Genetic ablation of purine salvage in Cryptosporidium parvum reveals nucleotide uptake from the host cell

Significance Nucleotides are the activated building blocks for DNA and RNA as well as the major form of energy in all living organisms. Cells need to synthesize nucleotides to grow. Interference with this synthesis is thus widely used to treat infections and cancers. Here we discover through genetic experimentation that the parasite Cryptosporidium surprisingly does not require purine nucleotide synthesis. This may reflect the presence of a second novel purine salvage pathway. Alternatively, we propose that the parasite has evolved to import purine nucleotides, making purine salvage dispensable. Nucleotide import may also allow Cryptosporidium to steal energy from host cells. This finding has far-reaching consequences for the development of treatments for this important cause of diarrheal disease.

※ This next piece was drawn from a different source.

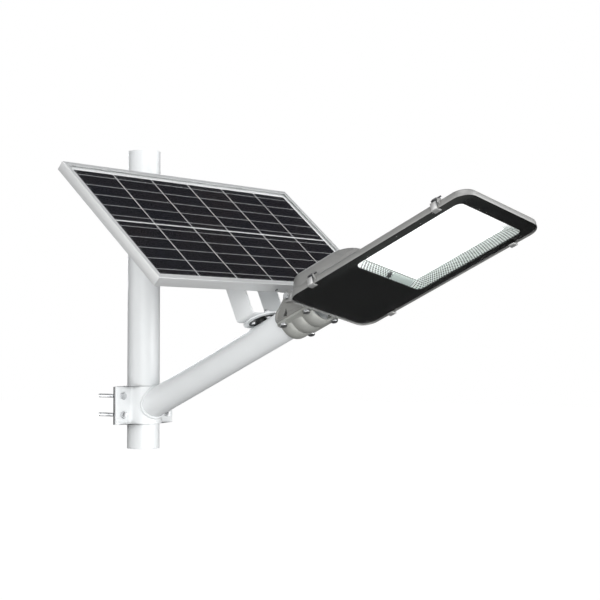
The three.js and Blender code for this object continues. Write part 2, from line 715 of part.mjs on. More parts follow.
function makeGlassStack() {
  const glass = slab(roundedShape(HEAD_LENGTH - 4, HEAD_WIDTH - 4, HEAD_CORNER - 2), 0, GLASS_THICK);
  const halfLength = WINDOW.length / 2;
  const halfWidth = WINDOW.width / 2;
  const windowPoints = roundedPoints(
    WINDOW.middle - halfLength, WINDOW.middle + halfLength, -halfWidth, halfWidth, WINDOW.corner,
  );
  const printOutline = roundedShape(HEAD_LENGTH - 5, HEAD_WIDTH - 5, HEAD_CORNER - 2.5);
  const print = ring(printOutline, windowPoints, GLASS_THICK + GAP, GLASS_THICK + GAP + 0.3);
  const gasketLow = GLASS_THICK + 2 * GAP + 0.3;
  const gasketInner = roundedPoints(-205, 205, -105, 105, 22);
  const gasket = ring(roundedShape(426, 226, HEAD_CORNER - 3), gasketInner, gasketLow, 6.3);
  return [
    part('lamp_glass', glass, 'clearGlass'),
    part('glass_print', print, 'blackPrint'),
    part('glass_gasket', gasket, 'rubber'),
  ];
}

/** The sloping tray between the window and the lens plate, open at both ends. */
function makeReflector() {
  const rim = (z, length, width, corner) => ({
    z,
    low: WINDOW.middle - length / 2,
    high: WINDOW.middle + length / 2,
    half: width / 2,
    corner,
  });
  const outside = loft([rim(4.9, 252, 196, 12), rim(13.4, 200, 158, 8)]);
  const inside = loft([rim(4.0, 253.5, 197.5, 11), rim(14, 194.5, 152.5, 6)]);
  return part('reflector_tray', cut(outside, inside), 'mirror');
}

function makeOptics() {
  const lensTop = LENS.low + LENS.thick;
  const plate = slab(roundedShape(LENS.length, LENS.width, 5, WINDOW.middle), LENS.low, lensTop);
  const board = slab(roundedShape(204, 162, 4, WINDOW.middle), lensTop + GAP, lensTop + GAP + 1.6);
  return [
    part('lens_plate', plate, 'lens'),
    part('led_board', board, 'board'),
  ];
}

/** Four round cells side by side under one shrink wrap. */
function makeBattery() {
  const radius = 9.2;
  const shape = new THREE.Shape();
  for (let i = 0; i < 4; i += 1) {
    shape.absarc(2 * radius * i, 0, radius, radians(200), radians(340), false);
  }
  for (let i = 3; i >= 0; i -= 1) {
    shape.absarc(2 * radius * i, 0, radius, radians(20), radians(160), false);
  }
  const pack = wall(shape, -92, -24, 4).translate(-188, 0, 18);
  return part('battery_pack', pack, 'batteryWrap');
}

function makeController() {
  const board = box([-195, 5, 14], [-120, 65, 15.6]);
  const coil = rod('z', 9, 15, 25, 16).translate(-180, 22, 0);
  const capacitor = rod('z', 5, 15, 27, 12).translate(-160, 24, 0);
  const chip = box([-150, 20, 15], [-136, 34, 18]);
  const terminals = box([-190, 50, 15], [-130, 62, 24]);
  const sink = box([-178, 38, 15], [-140, 44, 26]);
  const loaded = join(board, coil, capacitor, chip, terminals, sink);
  return part('charge_controller', loaded, 'greenBoard');
}

function makeHeadGland() {
  const start = -HALF_LENGTH;
  const nut = hexagon('x', 15, start - 6.5, start - GAP);
  const dome = rod('x', 6.6, start - 14, start - 5, 16);
  const neck = rod('x', 6, start - 3, start + 14);
  return part('cable_gland', join(nut, dome, neck).translate(0, 78, 18), 'blackPlastic');
}

/** A clip from the side: an eye for its screw, a flat leg, and a foot under the glass. */
function makeClip({ u, side, name }) {
  const leg = outline([
    [117.2, 15], [117.2, -GAP], [106.5, -GAP], [106.5, -1.6], [108.5, -2.5],
    [117.8, -2.5], [119.4, -1.2], [119.6, 15],
  ]);
  const halfWidth = CLIP_WIDTH / 2;
  const strip = bar(leg, u - halfWidth, u + halfWidth);
  const eye = rod('x', 3.3, u - halfWidth, u + halfWidth).translate(0, CLIP_PIN.v, CLIP_PIN.z);
  const bore = rod('x', 1.9, u - 20, u + 20, 10).translate(0, CLIP_PIN.v, CLIP_PIN.z);
  const clip = cut(join(strip, eye), bore);
  return part(`clip_${name}`, side < 0 ? mirrorY(clip) : clip, 'brightSteel');
}

function makeClipScrew({ u, side, name }) {
  const near = u - CLIP_WIDTH / 2 - GAP;
  const head = rod('x', 3, near - 1.8, near, 12);
  const shank = rod('x', 1.5, near - 1, u + CLIP_WIDTH / 2 + 5, 10);
  const screw = join(head, shank).translate(0, side * CLIP_PIN.v, CLIP_PIN.z);
  return part(`clip_screw_${name}`, screw, 'darkSteel');
}

// ---------------------------------------------------------------- assembly

const lamp = new THREE.Group();
const boltPlaces = clampBoltPlaces();
lamp.add(
  makePole(),
  makeClampHalf('clamp_front', 0),
  makeClampHalf('clamp_rear', Math.PI),
  ...boltPlaces.map(makeClampBolt),
  ...boltPlaces.map(makeClampNut),
);

const arm = new THREE.Group();
arm.position.z = ARM_BASE_Z;
arm.rotation.y = -radians(ARM_RISE);
arm.add(makeArmTube());
lamp.add(arm);

const bracket = new THREE.Group();
bracket.position.x = BRACKET_T;
bracket.add(makePedestal(), makeYoke(), makeTiltBolt(-1), makeTiltBolt(1));
bracket.add(...swivelBoltPlaces().map(makeSwivelBolt));
arm.add(bracket);

const panel = new THREE.Group();
panel.position.set(PANEL_X, 0, PANEL_Z);
panel.rotation.y = radians(PANEL_TILT);
panel.add(...makeFrameSides(), ...makeLaminate(), makeRail(-1), makeRail(1), ...makeJunctionBox());
lamp.add(panel);

const knuckle = new THREE.Group();
knuckle.rotation.x = -radians(HEAD_ROLL);
knuckle.add(makeKnuckleUpper(), makeSaddle(), ...saddleBoltPlaces().map(makeSaddleBolt));
knuckle.add(makeHeadPivotBolt(-1), makeHeadPivotBolt(1));
arm.add(knuckle);

const head = new THREE.Group();
head.position.set(HEAD_T, 0, FACE_Z);
head.add(makeHousing(), ...makeGlassStack(), makeReflector(), ...makeOptics());
head.add(makeBattery(), makeController(), makeHeadGland());
head.add(...clipPlaces().map(makeClip), ...clipPlaces().map(makeClipScrew));
knuckle.add(head);

export default lamp;
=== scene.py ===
# %% [markdown]
# # A solar street lamp, dressed for its close-up
#
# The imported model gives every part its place: pole, clamp, arm, panel bracket, panel,
# knuckle and lamp head. This lesson keeps those places, and gives each part the shape
# and the finish that a maker would see in the hand: rounded plate edges, a weld bead,
# threads, cast metal, glass, cells and a lit lens.

import json

import bmesh
import bpy
import numpy as np
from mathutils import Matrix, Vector


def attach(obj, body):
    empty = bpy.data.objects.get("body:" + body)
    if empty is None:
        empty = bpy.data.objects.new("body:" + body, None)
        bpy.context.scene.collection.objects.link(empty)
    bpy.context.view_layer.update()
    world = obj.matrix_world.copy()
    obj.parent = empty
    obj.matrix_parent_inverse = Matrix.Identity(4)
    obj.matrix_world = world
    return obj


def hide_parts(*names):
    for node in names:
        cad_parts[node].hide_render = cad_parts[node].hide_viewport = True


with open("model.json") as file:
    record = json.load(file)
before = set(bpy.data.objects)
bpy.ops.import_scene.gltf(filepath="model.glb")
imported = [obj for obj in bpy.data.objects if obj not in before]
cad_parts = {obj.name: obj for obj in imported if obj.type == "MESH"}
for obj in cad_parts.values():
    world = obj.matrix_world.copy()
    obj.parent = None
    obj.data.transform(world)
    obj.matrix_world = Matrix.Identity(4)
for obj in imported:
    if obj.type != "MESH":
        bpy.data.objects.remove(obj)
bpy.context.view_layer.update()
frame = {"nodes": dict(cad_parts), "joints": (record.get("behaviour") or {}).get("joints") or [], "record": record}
cad = frame["nodes"]
joints = {joint["name"]: joint for joint in frame["joints"]}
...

The apicomplexan parasite Cryptosporidium is a leading global cause of severe diarrheal disease and an important contributor to early-childhood mortality. Waterborne outbreaks occur frequently, even in countries with advanced water treatment capabilities, and there is currently no fully effective treatment. Nucleotide pathways are attractive targets for antimicrobial development, and several laboratories are designing inhibitors of these enzymes as potential treatment for Cryptosporidium infections. Here we take advantage of newly available molecular genetics for Cryptosporidium parvum to investigate nucleotide biosynthesis by directed gene ablation. Surprisingly, we found that the parasite tolerates the loss of classical targets including dihydrofolate reductase-thymidylate synthase (DHFR-TS) and inosine monophosphate dehydrogenase (IMPDH). We show that thymidine kinase provides a route to thymidine monophosphate in the absence of DHFR-TS. In contrast, only a single pathway has been identified for C. parvum purine nucleotide salvage. Nonetheless, multiple enzymes in the purine pathway, as well as the adenosine transporter, can be ablated. The resulting mutants are viable under normal conditions but are hypersensitive to inhibition of purine nucleotide synthesis in their host cell. Cryptosporidium might use as-yet undiscovered purine transporters and salvage enzymes; however, genetic and pharmacological experiments led us to conclude that Cryptosporidium imports purine nucleotides from the host cell. The potential for ATP uptake from the host has significant impact on our understanding of parasite energy metabolism given that Cryptosporidium lacks oxidative phosphorylation and glycolytic enzymes are not constitutively expressed throughout the parasite life cycle.